# SET PROBLEM:
Locate the lines of the listing below that hold "parts", then copy each of them.
/---
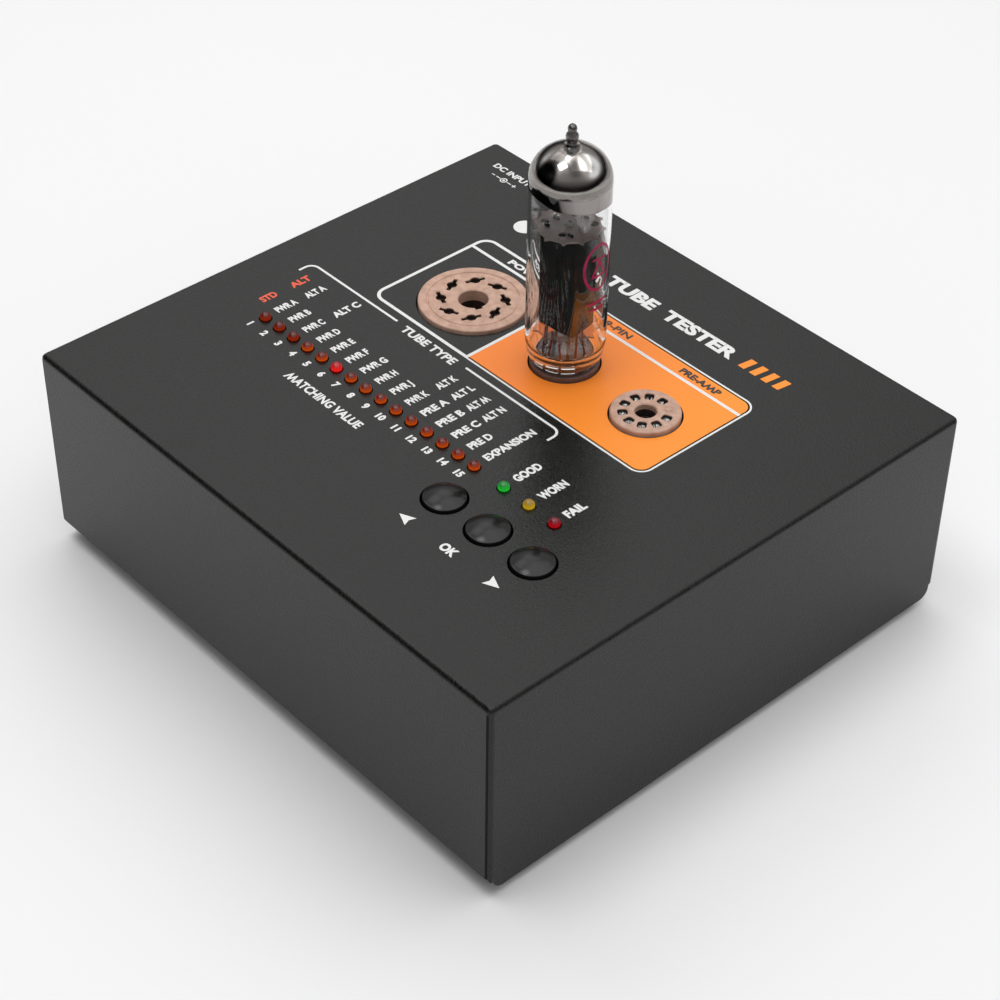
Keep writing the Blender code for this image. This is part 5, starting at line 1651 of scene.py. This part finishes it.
# ------------------------------------------------------------------ stage, light, camera
def build_stage():
    bm = bmesh.new()
    bmesh.ops.create_grid(bm, x_segments=24, y_segments=24, size=3.0)
    for v in bm.verts:
        v.co.z = FLOOR_Z
    me = bpy.data.meshes.new("floor")
    bm.to_mesh(me)
    bm.free()
    ob = bpy.data.objects.new("floor", me)
    me.materials.append(MATS["floor"].m)
    bpy.context.scene.collection.objects.link(ob)

    world = bpy.data.worlds.new("studio")
    bpy.context.scene.world = world
    world.use_nodes = True
    nt = world.node_tree
    bg = nt.nodes["Background"]
    bg.inputs["Color"].default_value = (1.0, 1.0, 1.0, 1.0)
    # soft white room, with its unlit side low down at the front left
    co = nt.nodes.new("ShaderNodeTexCoord")
    dot = nt.nodes.new("ShaderNodeVectorMath")
    dot.operation = "DOT_PRODUCT"
    nt.links.new(co.outputs["Generated"], dot.inputs[0])
    dot.inputs[1].default_value = Vector((-0.60, -0.72, 0.36)).normalized()
    fall = nt.nodes.new("ShaderNodeMapRange")
    fall.interpolation_type = "SMOOTHSTEP"
    fall.inputs["From Min"].default_value = 0.76
    fall.inputs["From Max"].default_value = 0.91
    fall.inputs["To Min"].default_value = 0.63
    fall.inputs["To Max"].default_value = 0.02
    nt.links.new(dot.outputs["Value"], fall.inputs["Value"])
    # and its dark skirting just above the horizon
    sep = nt.nodes.new("ShaderNodeSeparateXYZ")
    nt.links.new(co.outputs["Generated"], sep.inputs[0])
    rise = nt.nodes.new("ShaderNodeMapRange")
    rise.interpolation_type = "SMOOTHSTEP"
    rise.inputs["From Min"].default_value = 0.12
    rise.inputs["From Max"].default_value = 0.42
    rise.inputs["To Min"].default_value = 0.05
    nt.links.new(sep.outputs["Z"], rise.inputs["Value"])
    both = nt.nodes.new("ShaderNodeMath")
    both.operation = "MULTIPLY"
    nt.links.new(fall.outputs["Result"], both.inputs[0])
    nt.links.new(rise.outputs["Result"], both.inputs[1])
    # lit back wall, brightest behind and to the left, and the lit ceiling
    wall = nt.nodes.new("ShaderNodeVectorMath")
    wall.operation = "DOT_PRODUCT"
    nt.links.new(co.outputs["Generated"], wall.inputs[0])
    wall.inputs[1].default_value = Vector((-0.545, 0.440, 0.70)).normalized()
    total = both.outputs[0]
    for socket, lo, hi, gain in ((wall.outputs["Value"], 0.945, 0.999, 1.02), (sep.outputs["Z"], 0.80, 0.93, 0.46)):
        lobe = nt.nodes.new("ShaderNodeMapRange")
        lobe.interpolation_type = "SMOOTHSTEP"
        lobe.inputs["From Min"].default_value = lo
        lobe.inputs["From Max"].default_value = hi
        lobe.inputs["To Max"].default_value = gain
        nt.links.new(socket, lobe.inputs["Value"])
        plus = nt.nodes.new("ShaderNodeMath")
        plus.operation = "ADD"
        nt.links.new(total, plus.inputs[0])
        nt.links.new(lobe.outputs["Result"], plus.inputs[1])
        total = plus.outputs[0]
    nt.links.new(total, bg.inputs["Strength"])

    def area(name, at, look, size, power, color=(1, 1, 1)):
        li = bpy.data.lights.new(name, "AREA")
        li.shape = "RECTANGLE"
        li.size, li.size_y = size
        li.energy = power
        li.color = color
        ob = bpy.data.objects.new(name, li)
        ob.location = at
        ob.rotation_euler = (Vector(look) - Vector(at)).to_track_quat("-Z", "Y").to_euler()
        bpy.context.scene.collection.objects.link(ob)
        return ob

    area("softbox_top", (0.16, 0.40, 1.15), (0, 0, 0.05), (1.1, 1.1), 3.9)
    area("softbox_left", (-0.66, 0.02, 0.98), (0, 0, 0.06), (0.42, 0.42), 0.8)
    area("softbox_front", (-0.17, -0.33, 1.20), (0, 0, 0.06), (0.40, 0.40), 2.9)


def build_camera():
    cam = bpy.data.cameras.new("camera")
    cam.sensor_width = 36.0
    cam.lens = 87.2737
    cam.clip_start = 0.01
    cam.clip_end = 20.0
    ob = bpy.data.objects.new("camera", cam)
    loc = Vector((0.36972865, -0.33639687, 0.44125408))
    fwd = Vector((-0.56586278, 0.51911616, -0.64056047))
    up = Vector((-0.48140610, 0.42270632, 0.76783301))
    right = fwd.cross(up).normalized()
    up = right.cross(fwd).normalized()
    rot = Matrix((right, up, -fwd.normalized())).transposed()
    ob.matrix_world = Matrix.Translation(loc) @ rot.to_4x4()
    bpy.context.scene.collection.objects.link(ob)
    bpy.context.scene.camera = ob


def main():
    build_camera()
    build_materials()
    build_cover()
    build_seams()
    build_tray()
    build_feet()
    build_print()
    build_octal()
    build_noval(PREAMP, "noval_socket_preamp", "preamp_ceramic")
    build_noval(POWER, "noval_socket_power", "power_ceramic")
    build_lamps()
    build_buttons()
    build_jack()
    build_tube()
    dress_nodes()
    build_stage()
    bpy.context.scene.view_settings.view_transform = "Standard"


main()
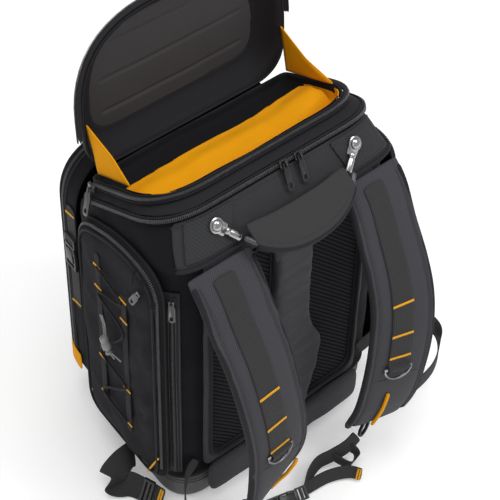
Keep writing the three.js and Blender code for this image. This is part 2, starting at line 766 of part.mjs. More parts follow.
// The pull's end frame goes round the bail, and its top bar is the pin that turns inside it.
function pullShape(length, width, tilt) {
  const inner = BAIL_THICK / 2 + 0.7;
  const outer = inner + 1.7;
  const reach = Math.hypot(BAIL_HALF, PIN_SIZE / 2 + PIN_PLAY + BAIL_BAR) + 0.6;
  const neck = reach + 1.4;
  const plate = new THREE.Shape([
    new THREE.Vector2(-outer, PIN_SIZE / 2),
    new THREE.Vector2(-outer, -neck),
    new THREE.Vector2(-width / 2, -neck - 3),
    new THREE.Vector2(-width / 2, -length + 3),
    new THREE.Vector2(-width / 2 + 2.4, -length),
    new THREE.Vector2(width / 2 - 2.4, -length),
    new THREE.Vector2(width / 2, -length + 3),
    new THREE.Vector2(width / 2, -neck - 3),
    new THREE.Vector2(outer, -neck),
    new THREE.Vector2(outer, PIN_SIZE / 2),
  ]);
  plate.holes.push(new THREE.Path([
    new THREE.Vector2(-inner, -PIN_SIZE / 2),
    new THREE.Vector2(inner, -PIN_SIZE / 2),
    new THREE.Vector2(inner, -reach),
    new THREE.Vector2(-inner, -reach),
  ]));
  const eye = new THREE.Path();
  eye.absellipse(0, -length + 7, width / 4, 3.6, 0, Math.PI * 2);
  plate.holes.push(eye);
  const geometry = new THREE.ExtrudeGeometry(plate, { depth: PULL_THICK, bevelEnabled: false, curveSegments: 4 });
  return facingOut(merged(geometry.translate(0, 0, -PULL_THICK / 2).rotateX(tilt)));
}

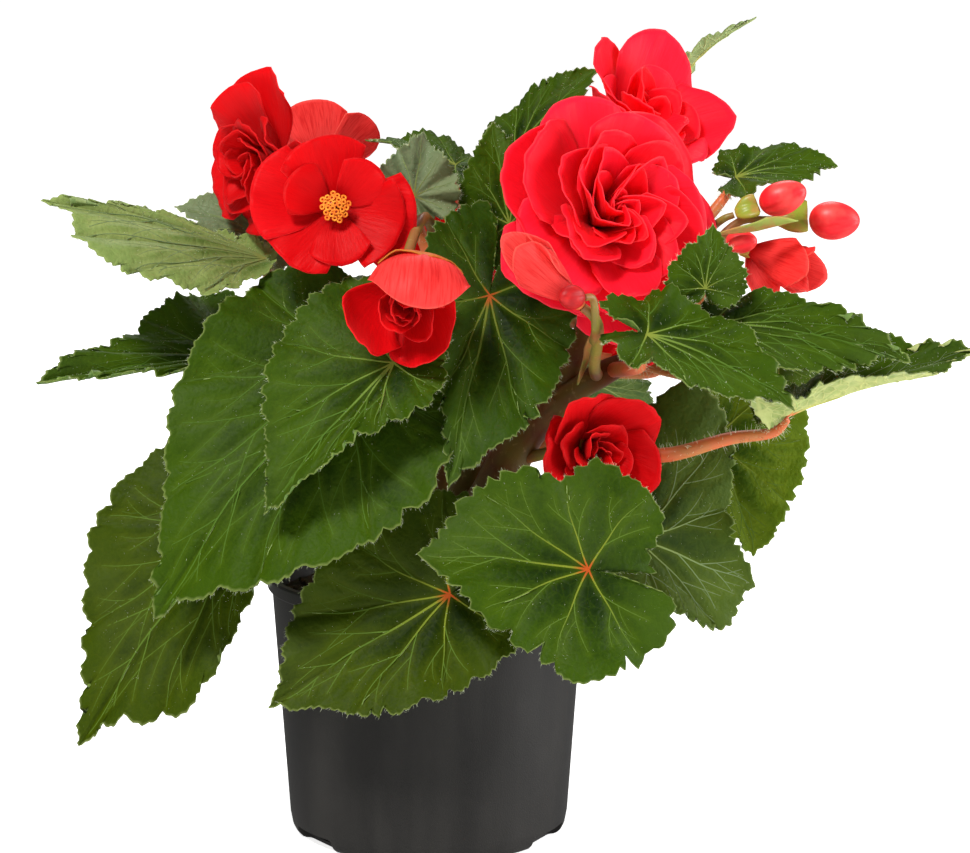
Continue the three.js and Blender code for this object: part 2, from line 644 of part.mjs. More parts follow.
\---
# RIGHT ANSWER:
Keep writing the three.js and Blender code for this image. This is part 2, starting at line 766 of part.mjs. More parts follow.
Continue the three.js and Blender code for this object: part 2, from line 644 of part.mjs. More parts follow.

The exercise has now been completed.